● **Data section**:
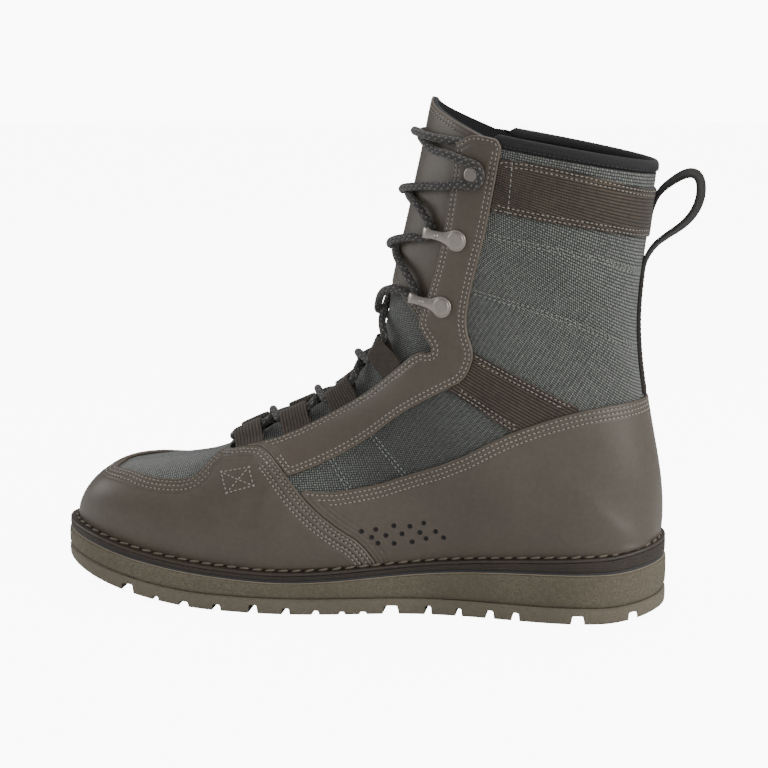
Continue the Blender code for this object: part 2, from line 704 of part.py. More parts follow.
def make_overlays():
    """Leathers, straps and collar band, cut from one wall outside the upper."""
    throat = bpy.data.objects["throat"]
    vamp = prism("vamp_clear", grown(vamp_outline(), FIT_GAP))
    quarter = prism("quarter_clear", grown(quarter_outline(), FIT_GAP))
    eyestay = prism("eyestay_clear", grown(side_outline(EYESTAY), FIT_GAP))
    rows = [row for row in STATIONS if row <= 9.5]
    overlay("vamp_leather", vamp_outline(), LEATHER, rows, COLUMNS, [throat], "leather")
    rows = [row for row in STATIONS if 6.5 <= row <= 17]
    columns = [share for share in COLUMNS if share < 0.6]
    overlay("quarter_leather", quarter_outline(), LEATHER, rows, columns, [vamp], "leather")
    rows = [row for row in STATIONS if row >= 6] + [TOP_ROW + 0.5]
    columns = [share for share in COLUMNS if share > 0.3]
    for name, side in SIDES.items():
        overlay(f"eyestay_{name}", side_outline(EYESTAY), LEATHER, rows, columns, [throat, vamp],
                "leather", (side,))
    rows = [row for row in STATIONS if 9 <= row <= 15]
    columns = [share for share in COLUMNS if 0.05 < share < 0.8]
    for name, side in SIDES.items():
        overlay(f"strap_{name}", side_outline(STRAP), WEBBING, rows, columns, [eyestay, quarter],
                "webbing", (side,))
    rows = [row for row in STATIONS if row >= 16]
    columns = [share for share in COLUMNS if share < 0.8]
    overlay("collar_band", side_outline(BAND), WEBBING, rows, columns, [eyestay], "webbing")


def tube(name, points, radius, resolution=2):
    """Round bar through points, as a curve with filled caps."""
    curve = bpy.data.curves.new(name, "CURVE")
    curve.dimensions = "3D"
    curve.bevel_depth = radius
    curve.bevel_resolution = resolution
    curve.use_fill_caps = True
    line = curve.splines.new("POLY")
    line.points.add(len(points) - 1)
    for point, place in zip(line.points, points):
        point.co = *place, 1
    return new_object(name, curve)


def make_binding():
    """Rolled binding on the collar's edge, from one eyestay round the back to the other."""
    shares = np.linspace(BINDING_START, 0, 9)
    way = [(share, MEDIAL) for share in shares] + [(share, LATERAL) for share in shares[-2::-1]]
    points = []
    for share, side in way:
        edge = on_form(TOP_ROW, share, side, -WALL / 2)
        climb = on_form(TOP_ROW + 0.2, share, side, -WALL / 2) - edge
        climb /= np.linalg.norm(climb)
        points.append(edge + climb * (BINDING_RADIUS + FIT_GAP))
    finish(tube("collar_binding", points, BINDING_RADIUS), "black_trim")


def back_x(rise):
    """Place of the upper's back at a rise above the heel's seat."""
    table = np.array(LAST)[HEEL_ROW:, :2]
    return side_point(float(np.interp(rise, table[:, 1], table[:, 0])), rise)[0]


def ribbon(middle, thickness):
    """Side view outline of a band of one thickness along a middle line."""
    middle = np.array(middle)
    along = np.gradient(middle, axis=0)
    across = np.stack([-along[:, 1], along[:, 0]], 1) / np.linalg.norm(along, axis=1)[:, None]
    return np.concatenate([middle + across * thickness / 2, (middle - across * thickness / 2)[::-1]])


def make_back_strap():
    """Webbing up the back that leaves it as the pull loop."""
    below = FIT_GAP * 2 + PULL_THICKNESS / 2
    over_band = below + WEBBING + FIT_GAP
    loop = [(back_x(rise) + over_band + out * PULL_REACH, side_point(0, rise)[1]) for out, rise in PULL_LOOP]
    loop = spline(np.arange(len(loop)), loop, np.linspace(0, len(loop) - 1, 22))
    straight = [(back_x(rise) + below, side_point(0, rise)[1]) for rise in BACK_STRAP_RISES]
    outline = ribbon(np.concatenate([loop, straight]), PULL_THICKNESS)
    strap = prism("back_strap", outline, PULL_WIDTH)
    bpy.data.collections["cutters"].objects.unlink(strap)
    bpy.data.collections["wading_boot"].objects.link(strap)
    finish(strap, "webbing")


def frame_at(place, tip, side, lift):
    """Seat of a fitting: its middle, the ways along and across it, the normal, and the tip's distance."""
    seat = on_form(*place, side, lift)
    normal = outward(*place, side)
    ahead = on_form(*tip, side, lift) - seat
    ahead -= normal * np.dot(ahead, normal)
    reach = float(np.linalg.norm(ahead))
    ahead /= reach
    return seat, ahead, np.cross(normal, ahead), normal, reach


def placed(outline, seat, ahead, across, normal, low, high):
    """Two rings of an outline in a fitting's own plane, at two heights over its seat."""
    return [[seat + ahead * a + across * b + normal * height for a, b in outline] for height in (low, high)]


def make_hook(name, place, tip, side):
    """Lace hook: a disc with an arm that narrows to a rolled tip."""
    seat, ahead, across, normal, reach = frame_at(place, tip, side, FIT_GAP * 2 + LEATHER)
    turn = np.linspace(math.radians(40), math.radians(320), 15)
    outline = [(HOOK_DISC * math.cos(a), HOOK_DISC * math.sin(a)) for a in turn]
    outline += [(reach - 0.004, -HOOK_NECK * 1.1), (reach, -HOOK_NECK * 1.4)]
    outline += [(reach, HOOK_NECK * 1.4), (reach - 0.004, HOOK_NECK * 1.1)]
    hook = loft(name, placed(outline, seat, ahead, across, normal, 0, HOOK_SHEET))
    turn = np.linspace(0, 2 * math.pi, 9)[:-1]
    middle = seat + ahead * reach + normal * HOOK_SHEET / 2
    roll = []
    for b in (-HOOK_NECK * 1.5, HOOK_NECK * 1.5):
        roll.append([middle + across * b + (ahead * math.cos(a) + normal * math.sin(a)) * HOOK_ROLL
                     for a in turn])
    roll = loft(name + "_roll", roll)
    bpy.data.collections["wading_boot"].objects.unlink(roll)
    bpy.data.collections["cutters"].objects.link(roll)
    boolean(hook, roll, "UNION")
    finish(hook, "hook_metal")


def make_stud(name, place, side):
    """Domed stud at the top of the eyestay, which the lace goes round."""
    seat, ahead, across, normal, _ = frame_at(place, (place[0], place[1] + 0.1), side, FIT_GAP * 2 + LEATHER)
    turn = np.linspace(0, 2 * math.pi, 13)[:-1]
    rings = []
    for height, radius in ((0, 0.8), (0.45, 0.8), (0.5, 1.0), (0.85, 1.0), (1.0, 0.85)):
        rings.append([seat + normal * height * STUD_HEIGHT
                      + (ahead * math.cos(a) + across * math.sin(a)) * STUD_DISC * radius for a in turn])
    finish(loft(name, rings), "hook_metal")


def loop_profile():
    """Section of a lace loop: webbing from its root round the lace and back, as share out and height."""
    inner = LACE_RADIUS + FIT_GAP
    outer = inner + LOOP_SHEET
    middle = FIT_GAP + outer
    turn = np.radians((-90, -45, 0, 45, 90, 125))
    ring = [(math.cos(a), math.sin(a)) for a in turn]
    out = [(c * outer, middle + s * outer) for c, s in ring]
    back = [(c * inner, middle + s * inner) for c, s in reversed(ring)]
    return out, back, outer


def across_speed(row, root, fold, side=MEDIAL):
    """Metres along a section for each unit of share, between two shares."""
    return float(np.linalg.norm(form(row, fold, side) - form(row, root, side))) / (fold - root)


def make_loop(name, first, last, root, fold, side):
    """Folded webbing loop at the throat's edge that carries the lace."""
    out, back, outer = loop_profile()
    rings = []
    for row in (first, (first + last) / 2, last):
        speed = across_speed(row, root, fold, side)
        centre = fold - outer / speed
        profile = [(root, FIT_GAP)] + [(centre + a / speed, h) for a, h in out]
        profile += [(root, FIT_GAP * 2 + LOOP_SHEET * 2)]
        profile += [(root, FIT_GAP * 2 + LOOP_SHEET)] + [(centre + a / speed, h) for a, h in back]
        profile += [(root, FIT_GAP + LOOP_SHEET)]
        rings.append([on_form(row, share, side, height) for share, height in profile])
    finish(loft(name, rings), "webbing")


def lace_ends():
    """Places where the lace leaves and meets each fitting, from the toes up: section, share, height."""
    outer = loop_profile()[2]
    high = outer + FIT_GAP
    clear = LACE_RADIUS + FIT_GAP / 2
    ends = []
    for first, last, root, fold in LOOPS:
        row = (first + last) / 2
        share = fold - outer / across_speed(row, root, fold)
        length = float(np.linalg.norm(form(last, share, MEDIAL) - form(first, share, MEDIAL)))
        gap = clear * (last - first) / length
        ends.append(((first - gap, share, high), (last + gap, share, high)))
    low = LACE_RADIUS + FIT_GAP * 2
    for entry, leave in zip(HOOK_ENDS[0::2], HOOK_ENDS[1::2]):
        ends.append(((*entry, low), (*leave, low)))
    entry, leave = STUD_ENDS
    ends.append(((*entry, low), (*leave, low)))
    return ends


def make_lace():
    """Crossings of the lace over the tongue, each two bars joined where they cross."""
    ends = lace_ends()
    crossings = {"toe": [(ends[0][0], ends[0][0], 0.0)]}
    for number, (lower, upper) in enumerate(zip(ends, ends[1:])):
        crossings[str(number + 1)] = [(lower[1], upper[0], 0.0), (upper[0], lower[1], LACE_RADIUS)]
    last, tuck = ends[-1][1], (*LACE_TUCK, ends[-1][1][2])
    crossings["collar"] = [(last, tuck, 0.0), (tuck, last, LACE_RADIUS)]
    for name, bars in crossings.items():
        solids = []
        for number, (start, end, rise) in enumerate(bars):
            home = "cutters" if number else "wading_boot"
            guide = tube("guide", lace_path(start, end, rise), LACE_RADIUS, 1)
            solids.append(curve_to_mesh(guide, f"lace_{name}" + "_over" * number, home))
        for bar in solids[1:]:
            boolean(solids[0], bar, "UNION")
        finish(solids[0], "lace_cord")


def lace_path(start, end, rise):
    """Points of a crossing from the medial to the lateral side, over the tongue's ridge."""
    row_a, share_a, height_a = start
    row_b, share_b, height_b = end
    points = []
    for step in (-1, -0.55, 0, 0.55, 1):
        mix = (step + 1) / 2
        side = MEDIAL if step < 0 else LATERAL
        root = share_a if step < 0 else share_b
        share = 1 - (1 - root) * abs(step)
        row = row_a + (row_b - row_a) * mix
        height = (height_a + (height_b - height_a) * mix) + rise * (1 - step * step)
        points.append(on_form(row, share, side, height))
    return points


def clear_scene():
    """Remove what the scene holds and make the two collections."""
    for obj in list(bpy.data.objects):
        bpy.data.objects.remove(obj)
    for name in ("wading_boot", "cutters"):
        collection = bpy.data.collections.new(name)
        bpy.context.scene.collection.children.link(collection)
    bpy.data.collections["cutters"].hide_render = True


def main():
    """Build the boot."""
    clear_scene()
    make_outsole()
    make_sole_layers()
    make_welt()
    make_insole()
    make_upper()
    make_tongue()
    make_overlays()
    make_binding()
    make_back_strap()
    for side_name, side in SIDES.items():
        for hook_name, (place, tip) in HOOKS.items():
            make_hook(f"hook_{side_name}_{hook_name}", place, tip, side)
        make_stud(f"stud_{side_name}", STUD_PLACE, side)
        for number, row in enumerate(LOOPS):
            make_loop(f"loop_{side_name}_{number + 1}", *row, side)
    make_lace()


main()
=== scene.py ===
"""Looks of a wading boot for the right foot: leather, woven fabric, webbing, lace and a layered sole.

X runs along the foot (toe at -X), the medial side is at -Y, +Z is up. Units are metres.
Every piece of the upper is a sheet taken from one surface, the form of the last, cut to its outline.
"""
import json
import logging
import math
from collections.abc import Callable, Iterable, Sequence
from dataclasses import dataclass, field
from enum import Enum
from functools import cached_property

import bmesh
import bpy
import numpy as np
from mathutils import Matrix, Vector
from mathutils.kdtree import KDTree

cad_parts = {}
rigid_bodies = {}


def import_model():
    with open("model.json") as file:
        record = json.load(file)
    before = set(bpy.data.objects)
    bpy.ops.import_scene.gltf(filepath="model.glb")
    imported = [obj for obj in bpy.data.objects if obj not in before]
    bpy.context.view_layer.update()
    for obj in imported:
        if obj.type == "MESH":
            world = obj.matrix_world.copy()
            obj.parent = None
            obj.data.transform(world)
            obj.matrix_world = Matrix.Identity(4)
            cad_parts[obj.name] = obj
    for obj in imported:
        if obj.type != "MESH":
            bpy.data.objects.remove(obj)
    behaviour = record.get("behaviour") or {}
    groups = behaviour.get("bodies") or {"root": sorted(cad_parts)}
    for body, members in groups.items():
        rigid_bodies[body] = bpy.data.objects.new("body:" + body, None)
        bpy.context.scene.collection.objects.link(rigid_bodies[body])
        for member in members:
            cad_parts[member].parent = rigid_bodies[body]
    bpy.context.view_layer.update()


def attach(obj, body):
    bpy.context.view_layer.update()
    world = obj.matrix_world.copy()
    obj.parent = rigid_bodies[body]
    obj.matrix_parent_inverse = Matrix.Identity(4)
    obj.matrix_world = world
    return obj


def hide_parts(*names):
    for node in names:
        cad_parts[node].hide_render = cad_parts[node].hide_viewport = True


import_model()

log = logging.getLogger("boot")
MM = 0.001
Array = np.ndarray
Material = bpy.types.Material
MEDIAL = -1
LATERAL = 1
SIDES = {"medial": MEDIAL, "lateral": LATERAL}

# Outline of the sole: share of its length from the heel, half widths as shares of the ball's width
OUTLINE = (
    # along, medial, lateral
    (0.000, 0.000, 0.000),
    (0.006, 0.107, 0.107),
    (0.031, 0.223, 0.223),
    (0.080, 0.321, 0.321),
    (0.128, 0.357, 0.357),
    (0.192, 0.362, 0.366),
    (0.288, 0.339, 0.388),
    (0.399, 0.344, 0.446),
    (0.495, 0.402, 0.500),
    (0.607, 0.455, 0.518),
    (0.760, 0.434, 0.468),
    (0.868, 0.382, 0.376),
    (0.930, 0.312, 0.280),
    (0.975, 0.200, 0.155),
    (1.000, 0.020, -0.020),
)

# Thickness of the sole's layers along its length, as shares of their largest thickness
LAYERS = (
    # along, lugs, wedge, leather
    (0.000, 0.95, 1.000, 1.00),
    (0.102, 1.00, 0.985, 0.79),
    (0.203, 1.00, 0.950, 0.61),
    (0.352, 1.00, 0.790, 0.41),
    (0.486, 1.00, 0.565, 0.34),
    (0.614, 1.00, 0.460, 0.31),
    (0.722, 1.00, 0.540, 0.31),
    (0.812, 1.00, 0.580, 0.31),
    (0.884, 1.00, 0.580, 0.31),
    (0.923, 0.97, 0.585, 0.31),
    (0.972, 0.78, 0.570, 0.31),
    (1.000, 0.55, 0.550, 0.31),
)

# Notches between the lugs: middle and width as shares of the sole's length, depth as a share of the lugs
NOTCHES = (
    # along, width, depth
    (0.047, 0.016, 0.52),
    (0.131, 0.025, 0.57),
    (0.229, 0.016, 0.55),
    (0.270, 0.017, 0.55),
    (0.320, 0.013, 0.52),
    (0.369, 0.014, 0.59),
    (0.428, 0.031, 0.57),
    (0.471, 0.016, 0.20),
    (0.504, 0.014, 0.22),
    (0.545, 0.016, 0.31),
    (0.592, 0.017, 0.44),
    (0.645, 0.019, 0.58),
    (0.706, 0.019, 0.43),
    (0.762, 0.022, 0.35),
    (0.811, 0.014, 0.30),
    (0.862, 0.028, 0.56),
)
SPINE_SLOTS = (0.19, 0.34, 0.51, 0.66, 0.80)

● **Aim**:
Looking at the material above, count the lines that hold "items" and give the total alone.

● **Full output**:
6